_Supplied information_:
————

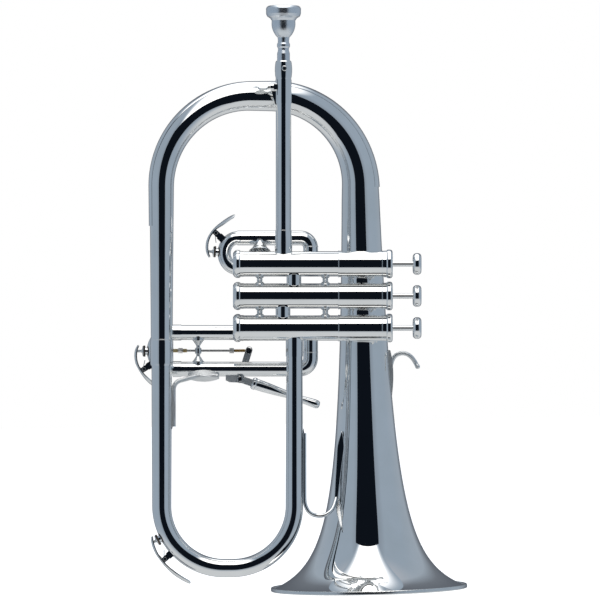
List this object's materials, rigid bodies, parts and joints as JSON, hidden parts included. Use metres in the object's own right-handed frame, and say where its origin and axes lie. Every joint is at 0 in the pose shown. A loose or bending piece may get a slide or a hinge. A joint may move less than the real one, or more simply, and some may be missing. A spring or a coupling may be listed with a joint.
{
  "type": "flugelhorn",
  "caption": "Brass wind instrument with a conical bell, three side-by-side piston valves, tuning slides with a trigger and rod, water keys and a deep-cup mouthpiece.",
  "frame": {"origin": "centre of the bell's mouth, on the plane the rim stands on", "axes": "+Z along the bell's axis to the mouthpiece end, +X towards the valve buttons, -Y the side the valves are on"},
  "size_m": [0.2538, 0.1524, 0.4524],
  "materials": {
    "silver_plate": "mirror-polished silver plate on brass",
    "piston_alloy": "lapped nickel alloy",
    "spring_steel": "drawn wire",
    "guide_plastic": "matte",
    "steel": "polished"
  },
  "bodies": {
    "horn": {"bell": "silver_plate", "bell_rim": "silver_plate", "bottom_bow": "silver_plate", "bow_ferrule": "silver_plate", "outlet_ferrule": "silver_plate", "valve_casing_1": "silver_plate", "valve_casing_2": "silver_plate", "valve_casing_3": "silver_plate", "upper_sleeves": "silver_plate", "top_cap_1": "silver_plate", "top_cap_2": "silver_plate", "top_cap_3": "silver_plate", "bottom_caps": "silver_plate", "crossovers": "silver_plate", "casing_posts": "silver_plate", "leadpipe_sleeve": "silver_plate", "leadpipe_ferrule": "silver_plate", "clamp_collar": "silver_plate", "slide_1_sleeves": "silver_plate", "slide_2_sleeves": "silver_plate", "slide_3_sleeves": "silver_plate", "slide_3_ferrules": "silver_plate", "slide_braces": "silver_plate", "trigger_bracket": "silver_plate", "bow_fork": "silver_plate", "left_tube_brace": "silver_plate", "bell_brace": "silver_plate", "finger_hook": "silver_plate", "bell_valve_braces": "silver_plate", "leadpipe_bow_brace": "silver_plate", "top_bow_guard": "silver_plate", "valve_guides": "guide_plastic", "trigger_pivot_screw": "steel"},
    "clamp_screw": {"clamp_screw": "silver_plate"},
    "mouthpipe": {"mouthpipe": "silver_plate", "receiver": "silver_plate"},
    "mouthpiece": {"mouthpiece": "silver_plate"},
    "valve_1": {"piston_1": "piston_alloy", "button_1": "silver_plate", "spring_1": "spring_steel"},
    "valve_2": {"piston_2": "piston_alloy", "button_2": "silver_plate", "spring_2": "spring_steel"},
    "valve_3": {"piston_3": "piston_alloy", "button_3": "silver_plate", "spring_3": "spring_steel"},
    "slide_1": {"slide_1_crook": "silver_plate", "slide_1_fork": "silver_plate"},
    "slide_1_key": {"slide_1_water_key": "silver_plate"},
    "slide_2": {"slide_2_crook": "silver_plate", "slide_2_knob": "silver_plate"},
    "trigger": {"trigger_lever": "silver_plate", "trigger_handle": "silver_plate"},
    "slide_3": {"slide_3_crook": "silver_plate", "slide_3_fork": "silver_plate", "rod_post": "silver_plate", "linkage_rod": "steel", "rod_nuts": "steel"},
    "slide_3_key": {"slide_3_water_key": "silver_plate"},
    "bow_key": {"bow_water_key": "silver_plate"}
  },
  "joints": [
    {"name": "clamp_screw_turn", "type": "hinge", "parent": "horn", "child": "clamp_screw", "pos_m": [-0.06811, -0.032, 0.38988], "axis": [0.9998, 0, -0.0218], "range_deg": [0, 90]},
    {"name": "mouthpipe_slide", "type": "slide", "parent": "horn", "child": "mouthpipe", "axis": [0.0218, 0, 0.9998], "range_m": [0, 0.022]},
    {"name": "mouthpiece_pull", "type": "slide", "parent": "mouthpipe", "child": "mouthpiece", "axis": [0.0218, 0, 0.9998], "range_m": [0, 0.03]},
    {"name": "valve_1_press", "type": "slide", "parent": "horn", "child": "valve_1", "axis": [-0.9998, 0, 0.0218], "range_m": [0, 0.0145], "stiffness_N_per_m": 150, "springref_m": -0.016, "deforming": ["spring_1"]},
    {"name": "valve_2_press", "type": "slide", "parent": "horn", "child": "valve_2", "axis": [-0.9998, 0, 0.0218], "range_m": [0, 0.0145], "stiffness_N_per_m": 150, "springref_m": -0.016, "deforming": ["spring_2"]},
    {"name": "valve_3_press", "type": "slide", "parent": "horn", "child": "valve_3", "axis": [-0.9998, 0, 0.0218], "range_m": [0, 0.0145], "stiffness_N_per_m": 150, "springref_m": -0.016, "deforming": ["spring_3"]},
    {"name": "slide_1_pull", "type": "slide", "parent": "horn", "child": "slide_1", "axis": [-0.9998, 0, 0.0218], "range_m": [0, 0.02]},
    {"name": "slide_2_pull", "type": "slide", "parent": "horn", "child": "slide_2", "axis": [0, 1, 0], "range_m": [0, 0.012]},
    {"name": "trigger_turn", "type": "hinge", "parent": "horn", "child": "trigger", "pos_m": [-0.09642, -0.0061, 0.16534], "axis": [0, -1, 0], "range_deg": [0, 40], "stiffness_Nm_per_rad": 0.08, "springref_deg": -34.38},
    {"name": "slide_3_pull", "type": "slide", "parent": "horn", "child": "slide_3", "axis": [-0.9998, 0, 0.0218], "range_m": [0, 0.0162]},
    {"name": "slide_1_key_turn", "type": "hinge", "parent": "slide_1", "child": "slide_1_key", "pos_m": [-0.11244, -0.0143, 0.27873], "axis": [0, 1, 0], "range_deg": [0, 14], "stiffness_Nm_per_rad": 0.06, "springref_deg": -28.65},
    {"name": "slide_3_key_turn", "type": "hinge", "parent": "slide_3", "child": "slide_3_key", "pos_m": [-0.17038, -0.0143, 0.17473], "axis": [0, -1, 0], "range_deg": [0, 14], "stiffness_Nm_per_rad": 0.06, "springref_deg": -28.65},
    {"name": "bow_key_turn", "type": "hinge", "parent": "horn", "child": "bow_key", "pos_m": [-0.15678, -0.031, 0.02868], "axis": [0, -1, 0], "range_deg": [0, 14], "stiffness_Nm_per_rad": 0.06, "springref_deg": -28.65}
  ],
  "couplings": [
    {"joint": "slide_3_pull", "follows": "trigger_turn", "m_per_rad": 0.023}
  ]
}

————

_Short task_: Write out the material exactly as given.

_Right answer_:
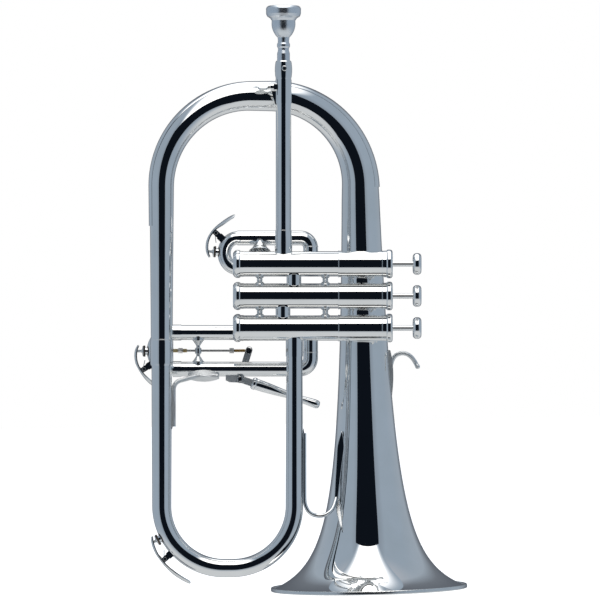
List this object's materials, rigid bodies, parts and joints as JSON, hidden parts included. Use metres in the object's own right-handed frame, and say where its origin and axes lie. Every joint is at 0 in the pose shown. A loose or bending piece may get a slide or a hinge. A joint may move less than the real one, or more simply, and some may be missing. A spring or a coupling may be listed with a joint.
{
  "type": "flugelhorn",
  "caption": "Brass wind instrument with a conical bell, three side-by-side piston valves, tuning slides with a trigger and rod, water keys and a deep-cup mouthpiece.",
  "frame": {"origin": "centre of the bell's mouth, on the plane the rim stands on", "axes": "+Z along the bell's axis to the mouthpiece end, +X towards the valve buttons, -Y the side the valves are on"},
  "size_m": [0.2538, 0.1524, 0.4524],
  "materials": {
    "silver_plate": "mirror-polished silver plate on brass",
    "piston_alloy": "lapped nickel alloy",
    "spring_steel": "drawn wire",
    "guide_plastic": "matte",
    "steel": "polished"
  },
  "bodies": {
    "horn": {"bell": "silver_plate", "bell_rim": "silver_plate", "bottom_bow": "silver_plate", "bow_ferrule": "silver_plate", "outlet_ferrule": "silver_plate", "valve_casing_1": "silver_plate", "valve_casing_2": "silver_plate", "valve_casing_3": "silver_plate", "upper_sleeves": "silver_plate", "top_cap_1": "silver_plate", "top_cap_2": "silver_plate", "top_cap_3": "silver_plate", "bottom_caps": "silver_plate", "crossovers": "silver_plate", "casing_posts": "silver_plate", "leadpipe_sleeve": "silver_plate", "leadpipe_ferrule": "silver_plate", "clamp_collar": "silver_plate", "slide_1_sleeves": "silver_plate", "slide_2_sleeves": "silver_plate", "slide_3_sleeves": "silver_plate", "slide_3_ferrules": "silver_plate", "slide_braces": "silver_plate", "trigger_bracket": "silver_plate", "bow_fork": "silver_plate", "left_tube_brace": "silver_plate", "bell_brace": "silver_plate", "finger_hook": "silver_plate", "bell_valve_braces": "silver_plate", "leadpipe_bow_brace": "silver_plate", "top_bow_guard": "silver_plate", "valve_guides": "guide_plastic", "trigger_pivot_screw": "steel"},
    "clamp_screw": {"clamp_screw": "silver_plate"},
    "mouthpipe": {"mouthpipe": "silver_plate", "receiver": "silver_plate"},
    "mouthpiece": {"mouthpiece": "silver_plate"},
    "valve_1": {"piston_1": "piston_alloy", "button_1": "silver_plate", "spring_1": "spring_steel"},
    "valve_2": {"piston_2": "piston_alloy", "button_2": "silver_plate", "spring_2": "spring_steel"},
    "valve_3": {"piston_3": "piston_alloy", "button_3": "silver_plate", "spring_3": "spring_steel"},
    "slide_1": {"slide_1_crook": "silver_plate", "slide_1_fork": "silver_plate"},
    "slide_1_key": {"slide_1_water_key": "silver_plate"},
    "slide_2": {"slide_2_crook": "silver_plate", "slide_2_knob": "silver_plate"},
    "trigger": {"trigger_lever": "silver_plate", "trigger_handle": "silver_plate"},
    "slide_3": {"slide_3_crook": "silver_plate", "slide_3_fork": "silver_plate", "rod_post": "silver_plate", "linkage_rod": "steel", "rod_nuts": "steel"},
    "slide_3_key": {"slide_3_water_key": "silver_plate"},
    "bow_key": {"bow_water_key": "silver_plate"}
  },
  "joints": [
    {"name": "clamp_screw_turn", "type": "hinge", "parent": "horn", "child": "clamp_screw", "pos_m": [-0.06811, -0.032, 0.38988], "axis": [0.9998, 0, -0.0218], "range_deg": [0, 90]},
    {"name": "mouthpipe_slide", "type": "slide", "parent": "horn", "child": "mouthpipe", "axis": [0.0218, 0, 0.9998], "range_m": [0, 0.022]},
    {"name": "mouthpiece_pull", "type": "slide", "parent": "mouthpipe", "child": "mouthpiece", "axis": [0.0218, 0, 0.9998], "range_m": [0, 0.03]},
    {"name": "valve_1_press", "type": "slide", "parent": "horn", "child": "valve_1", "axis": [-0.9998, 0, 0.0218], "range_m": [0, 0.0145], "stiffness_N_per_m": 150, "springref_m": -0.016, "deforming": ["spring_1"]},
    {"name": "valve_2_press", "type": "slide", "parent": "horn", "child": "valve_2", "axis": [-0.9998, 0, 0.0218], "range_m": [0, 0.0145], "stiffness_N_per_m": 150, "springref_m": -0.016, "deforming": ["spring_2"]},
    {"name": "valve_3_press", "type": "slide", "parent": "horn", "child": "valve_3", "axis": [-0.9998, 0, 0.0218], "range_m": [0, 0.0145], "stiffness_N_per_m": 150, "springref_m": -0.016, "deforming": ["spring_3"]},
    {"name": "slide_1_pull", "type": "slide", "parent": "horn", "child": "slide_1", "axis": [-0.9998, 0, 0.0218], "range_m": [0, 0.02]},
    {"name": "slide_2_pull", "type": "slide", "parent": "horn", "child": "slide_2", "axis": [0, 1, 0], "range_m": [0, 0.012]},
    {"name": "trigger_turn", "type": "hinge", "parent": "horn", "child": "trigger", "pos_m": [-0.09642, -0.0061, 0.16534], "axis": [0, -1, 0], "range_deg": [0, 40], "stiffness_Nm_per_rad": 0.08, "springref_deg": -34.38},
    {"name": "slide_3_pull", "type": "slide", "parent": "horn", "child": "slide_3", "axis": [-0.9998, 0, 0.0218], "range_m": [0, 0.0162]},
    {"name": "slide_1_key_turn", "type": "hinge", "parent": "slide_1", "child": "slide_1_key", "pos_m": [-0.11244, -0.0143, 0.27873], "axis": [0, 1, 0], "range_deg": [0, 14], "stiffness_Nm_per_rad": 0.06, "springref_deg": -28.65},
    {"name": "slide_3_key_turn", "type": "hinge", "parent": "slide_3", "child": "slide_3_key", "pos_m": [-0.17038, -0.0143, 0.17473], "axis": [0, -1, 0], "range_deg": [0, 14], "stiffness_Nm_per_rad": 0.06, "springref_deg": -28.65},
    {"name": "bow_key_turn", "type": "hinge", "parent": "horn", "child": "bow_key", "pos_m": [-0.15678, -0.031, 0.02868], "axis": [0, -1, 0], "range_deg": [0, 14], "stiffness_Nm_per_rad": 0.06, "springref_deg": -28.65}
  ],
  "couplings": [
    {"joint": "slide_3_pull", "follows": "trigger_turn", "m_per_rad": 0.023}
  ]
}